QR code payments once promised to revolutionize Nigeria’s payment system with instant transfers and no need for physical cards. But that promise fizzled out due to the CBN’s failure to enforce QR standards consistently across banks. Without system-wide interoperability, QR payments became more of a novelty than a true alternative to cards. 

So, Will Cards Disappear? 

The infrastructure is already in place. Most POS terminals in Nigeria today are NFC-enabled, and many newly issued cards come ready for contactless use. The security systems to support this payment method are also well-established. On paper, everything is set. 

But infrastructure alone doesn’t guarantee adoption. 

The real question is: will Nigerians embrace contactless payments the same way they adopted ATM cards? 

Unlike the leap from cash to cards, contactless doesn’t require a new tool — just a new habit. It’s not about discarding the card, but changing how it’s used: from inserting or swiping to simply tapping. The shift is subtle, but the behavior change it demands may not be so simple. 

In a country where new technology adoption tends to lag global trends, it’s uncertain whether this convenience will be enough to drive mass behavior change. Nigerians are known to stick to what works, and traditional methods like card inserts and bank transfers still feel reliable to many. 

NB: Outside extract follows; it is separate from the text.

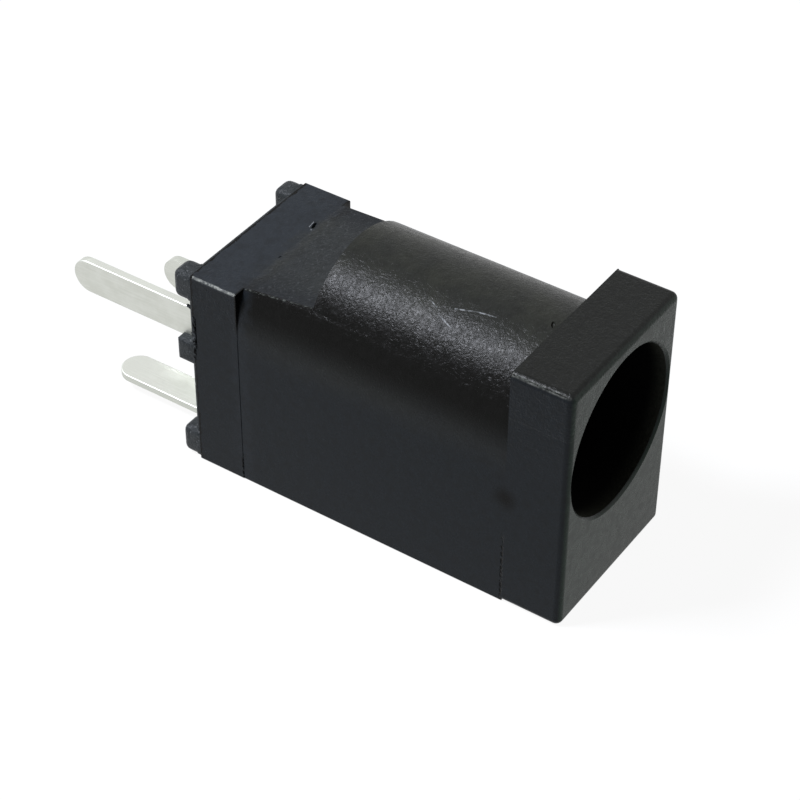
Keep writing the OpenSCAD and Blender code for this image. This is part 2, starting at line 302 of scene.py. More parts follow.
def round_end(piece, low, high, deep, start, radius):
    """Rounds the corners of a block-like end of a piece into parts of a ball. The end fills the box
    from low to high. It is worked on up to the length start where deep is positive, and from there
    on where deep is negative, and deep is how far the rounding form runs on into the piece."""
    margin = Vector((1, 1, 1)) * 0.001 * MM
    reach = Vector((1, 1, 1)) * 0.3 * MM
    form_low = Vector(low) - margin
    form_high = Vector(high) + margin
    waste_low = form_low - reach
    waste_high = form_high + reach
    if deep > 0:
        form_high.y += deep
        waste_high.y = start
    else:
        form_low.y += deep
        waste_low.y = start
    waste = block(waste_low, waste_high)
    cut(waste, "form", block(form_low, form_high, radius))
    cut(piece, "rounded end", waste)


def dent(piece, place, size, turn=0.0):
    """Cuts a small pit with a squashed ball, turned about the vertical."""
    bpy.ops.object.select_all(action="DESELECT")
    bpy.ops.mesh.primitive_ico_sphere_add(subdivisions=2, radius=0.5, location=place,
                                          rotation=(0, 0, math.radians(turn)), scale=size)
    cutter = bpy.context.active_object
    bpy.ops.object.transform_apply(location=True, rotation=True, scale=True)
    cut(piece, "pit", cutter)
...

So, while contactless has a head start in infrastructure and security, its future depends on whether users see enough practical value to change how they pay. If banks and fintechs push hard and if everyday experiences make “tap to pay” feel effortless and rewarding, widespread adoption could follow. 

ATM cards may not die out completely anytime soon. But their dominance will likely erode, especially in urban areas where digital payment behaviour is more entrenched. In the same way cash didn’t disappear overnight, cards will coexist with contactless options, at least for a while. Contactless payments won’t replace ATM cards because it’s trendier, it will replace them if it becomes more practical. And if Nigeria’s biggest fintechs and banks get behind it, that shift may happen sooner than we think.